By combining real-time Consumer Lag monitoring with granular runtime state control, the Control Plane transforms complex Initial Load and Full Refresh operations into a manageable, transparent, and highly efficient process.

Strategic Resource Allocation and Performance Optimization

By leveraging the ability to pause and resume message-consuming microservices in real-time, the Control Plane ensures that computing power is strategically directed toward high-priority tasks during peak demand periods. These granular runtime controls facilitate a balanced distribution of processing loads across every stage of the architecture, effectively mitigating bottlenecks and ensuring maximum resource utilization throughout your entire Fast Data v2 infrastructure.
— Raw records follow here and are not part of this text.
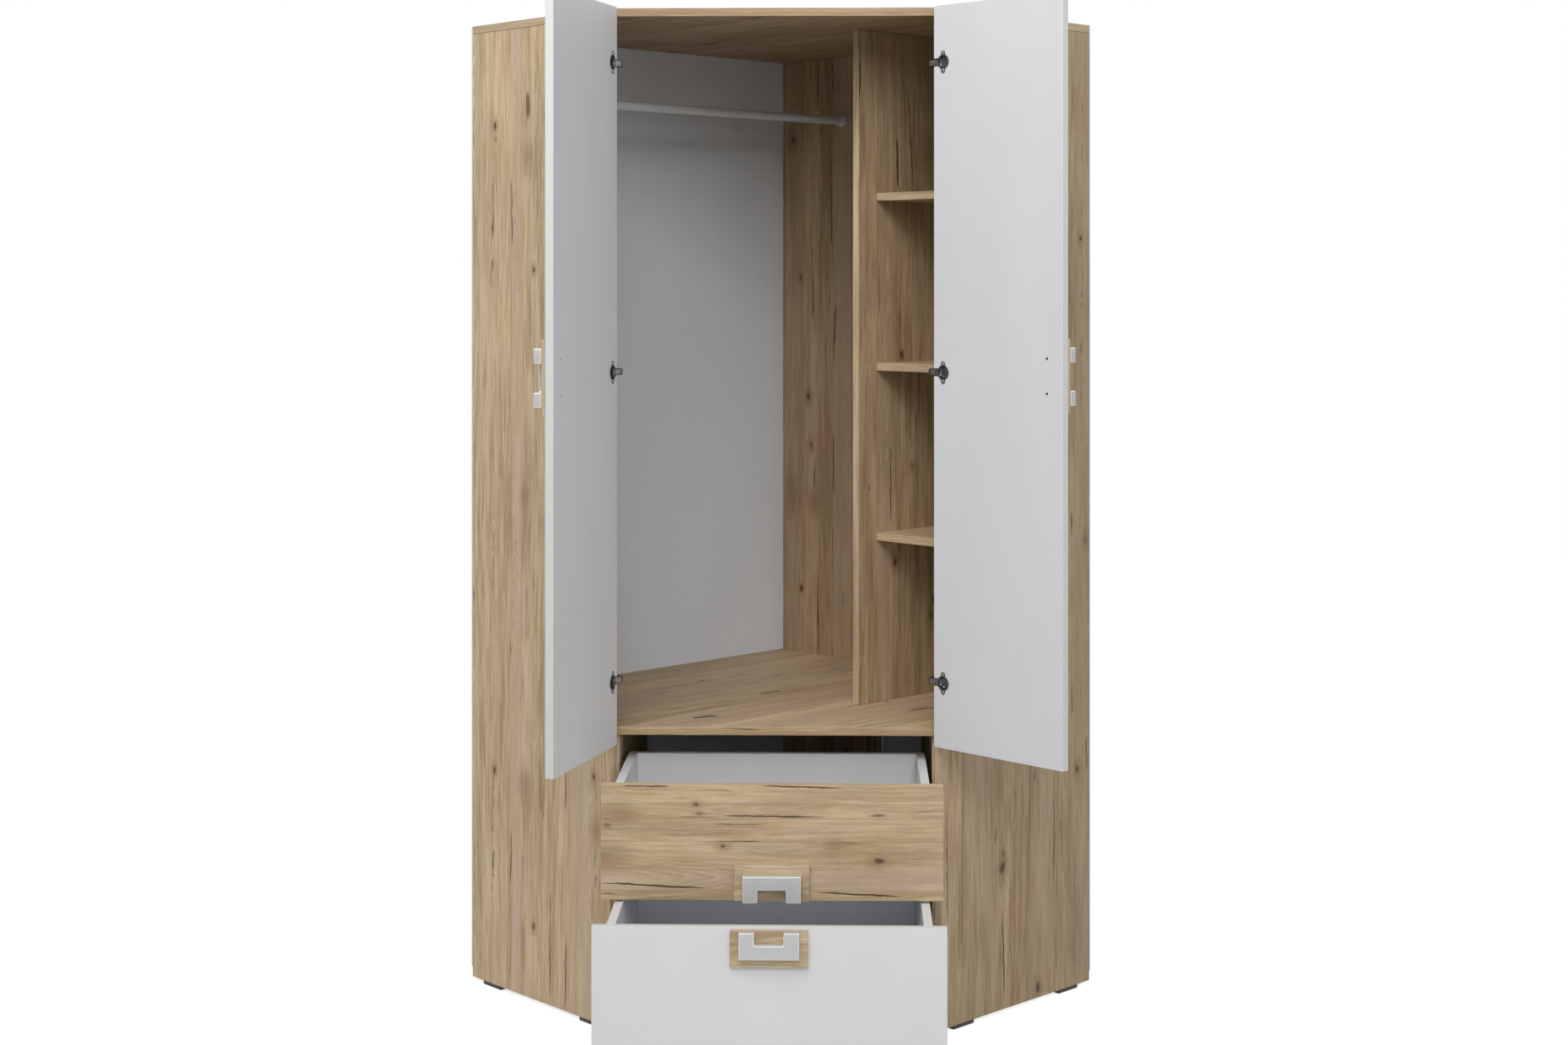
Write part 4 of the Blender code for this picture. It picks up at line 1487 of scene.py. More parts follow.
    def add(self) -> None:
        """Build the shell."""
        p = self.plan
        side = p.inner - GAP
        front = ROOT2 * p.apex - side - self.front_sum()
        between = [
            (front, side), (p.back, side), (p.back, p.rear_face + GAP),
            (p.strip_end + GAP, p.rear_face + GAP), (p.strip_end + GAP, p.back),
            (side, p.back), (side, front),
        ]
        over = [
            (p.depth, p.inner), (p.depth, p.wall), (p.back, p.wall), (p.back, p.back),
            (p.wall, p.back), (p.wall, p.depth), (p.inner, p.depth),
        ]
        left_wall = np.array([1.0, 1.0, 0.0]) / ROOT2
        right_wall = np.array([1.0, -1.0, 0.0]) / ROOT2
        self.cross_board("top_board", over, right_wall, self.TOP_OAK)
        self.cross_board("floor_board", between, left_wall, self.FLOOR_OAK)
        self.cross_board("bottom_board", between, left_wall, self.INNER_OAK, (7.7, 4.1))
        Board("left_side_panel", LEFT_WALL, self.LEFT_OAK).add()
        Board("right_side_panel", LEFT_WALL, self.RIGHT_OAK).add()
        Board("rear_wall_board", LEFT_WALL, self.REAR_OAK).add()
        Board("plinth_board", SQUARE, Oak(), shift=(1.9, 7.2)).add()

    def front_sum(self) -> float:
        """Offset of the cross boards' front edge, taken from the floor board's node."""
        return ROOT2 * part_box("floor_board")[0].y


@dataclass
class Backs:
    """The hardboard sheets behind, their nails, and the white strip that joins them.

    The nails stand in columns and rows from a first place to a last one, and keep their
    room from the strip.
    """

    plan: Plan
    nail_pitch: float = 0.150
    nail_radius: float = 0.0022
    nail_rise: float = 0.0004
    nail_seat: float = 0.0004
    nail_crown: float = 0.0003
    nail_room: float = 0.012
    column: Pair = (0.16, 1.90)
    row: Pair = (0.06, 0.86)
    rear_board_line: float = 0.03
    looks_back: float = 0.5

    def sheet(self, node: str, corners: Corners, finish: Finish, slot: Slot) -> None:
        """An upright sheet with an outline in plan.

        Args:
            node: The CAD node that it stands for.
            corners: Its corners (u, w).
            finish: Its finish.
            slot: Its material slot.
        """
        low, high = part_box(node)
        outline = anticlockwise(self.plan.points(corners))
        rings = lift(np.stack([outline, outline]), np.array([low.z, high.z]))
        obj = Shape().loft(rings).build(node + "_sheet", FINISHES.of(finish))
        mark_band(obj.data, read(obj.data.polygons, "normal")[:, 1] > self.looks_back)
        hand_in(obj, "carcass", slot, node)

    def add_nails(self) -> None:
        """Nail heads on the sheets' outer faces, as low domes (r cos t, rise sin t).

        They stand up the side panels' ends and the rear board, and along the top, floor
        and bottom boards.
        """
        p = self.plan
        column = np.arange(*self.column, self.nail_pitch)
        rows = np.arange(*self.row, self.nail_pitch)
        top, floor, bottom = (
            sum(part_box(node)[i].z for i in (0, 1)) / 2
            for node in ("top_board", "floor_board", "bottom_board")
        )
        upright = [(p.inner + p.board / 2, column), (p.back + self.rear_board_line, column)]
        level = [(rows, top), (rows, floor), (rows, bottom)]
        spots = [
            np.stack(np.broadcast_arrays(np.asarray(a, float), np.asarray(b, float)), axis=-1)
            for a, b in upright + level
        ]
        t = np.linspace(0.0, math.pi / 2, 4)
        dome = np.stack([self.nail_radius * np.cos(t), self.nail_rise * np.sin(t)], axis=1)
        dome[-1, 0] = self.nail_crown
        foot = [(self.nail_radius, -self.nail_seat)]
        rings = turned_rings(np.concatenate([foot, dome]), 8)
        for side, word in ((-1.0, "left"), (1.0, "right")):
            shape = Shape()
            # The right sheet's rows stop short of the strip
            for reach, z in np.concatenate(spots):
                if side > 0 and abs(reach - p.joint) < self.nail_room:
                    continue
                along = (0.0, reach) if side < 0 else (reach, 0.0)
                back = np.array([side, 1.0, 0.0]) / ROOT2
                turn = np.stack([np.cross(UP, back), UP, back], axis=1)
                shape.loft(rings, Frame(p.place(*along, z), turn))
            obj = shape.build(word + "_back_nails", FINISHES.of(SCREW))
            hand_in(obj, "carcass", Slot.NICKEL)

    def add(self) -> None:
        """Build the sheets and the strip."""
        self.add_nails()
        p = self.plan
        web = p.strip_web / 2
        fold = [
            (0.0, 0.0), (0.0, p.wall), (p.sheet, p.wall), (p.sheet, p.sheet),
            (p.joint - web - GAP, p.sheet), (p.joint - web - GAP, 0.0),
        ]
        strip = [
            (p.strip_start, p.back + p.strip_lip), (p.strip_end, p.back + p.strip_lip),
            (p.strip_end, p.back), (p.joint + web, p.back), (p.joint + web, 0.0),
            (p.joint - web, 0.0), (p.joint - web, p.back), (p.strip_start, p.back),
        ]
        plain = [
            (p.joint + web + GAP, 0.0), (p.wall, 0.0), (p.wall, p.sheet),
            (p.joint + web + GAP, p.sheet),
        ]
        self.sheet("left_back_panel", fold, HARDBOARD, Slot.HARDBOARD)
        self.sheet("right_back_panel", plain, HARDBOARD, Slot.HARDBOARD)
        self.sheet("back_joint_strip", strip, STRIP, Slot.PLASTIC)


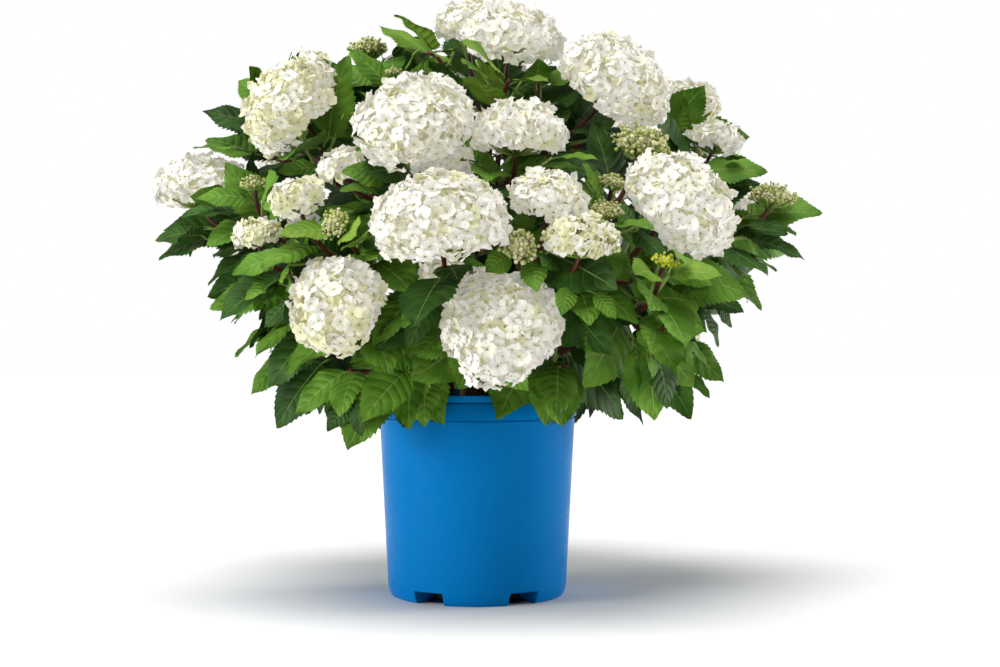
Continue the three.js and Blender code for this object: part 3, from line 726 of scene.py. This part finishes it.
def moveApart(leaves, reach=26, least=11):
    # blades nearer than reach that would lie in one another are moved along the upper one's normal,
    # till they are least apart
    for k, one in enumerate(leaves):
        middle = one["neck"] + one["way"] * one["length"] * 0.5
        for other in leaves[:k]:
            apart = middle - other["neck"] - other["way"] * other["length"] * 0.5
            if apart @ apart < reach ** 2 and one["normal"] @ other["normal"] > 0.3:
                high = apart @ other["normal"]
                step = other["normal"] * math.copysign(max(0.0, least - abs(high)), high)
                one["neck"] = one["neck"] + step
                middle = middle + step


def clearRim(leaves, showsTo=200, shortest=0.62):
    # a blade that hangs in front of the pot is shorter, so the rim still shows
    for one in leaves:
        high = one["neck"][2]
        tip = one["neck"] + one["way"] * one["length"] - one["normal"] * leaf["sag"] * one["length"]
        if tip[1] < 0 and abs(tip[0]) < pot["rim"] and tip[2] < showsTo < high:
            share = max(shortest, (high - showsTo) / (high - tip[2]))
            one["length"] *= share
            one["half"] *= share


growPairs(range(leaf["pairs"]))
reachWays = measureReach()
growPairs(range(leaf["pairs"], leaf["pairs"] + leaf["innerPairs"]))
growSideTwigs()
leaves = [one for mass in masses for one in mass["leaves"]]
moveApart(leaves)
clearRim(leaves)
print(f"{len(leaves)} leaves placed")


blade = {"rows": 16, "columns": 5, "foot": 0.012, "top": 0.965, "teeth": 0.13, "toothAt": (0.15, 0.85),
         "toothUp": 0.014, "fold": 0.28, "curl": 0.22, "wave": 0.07, "bend": 0.08, "roll": 0.5}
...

Enhanced System Reliability

When faced with scheduled maintenance or unforeseen anomalies, the Control Plane allows for precise intervention by pausing specific pipeline segments, ensuring that controlled troubleshooting occurs without compromising the broader system workflow.
This systematic approach extends into post-maintenance phases, where operations can be resumed gradually to verify stability and minimize recovery time. Beyond routine maintenance, these runtime controls facilitate effective fault isolation, enabling you to contain issues within localized segments to protect the integrity of the overall infrastructure. By implementing graceful degradation through precise shutdown and startup procedures, you ensure that your Fast Data v2 environment maintains absolute operational integrity even in challenging circumstances.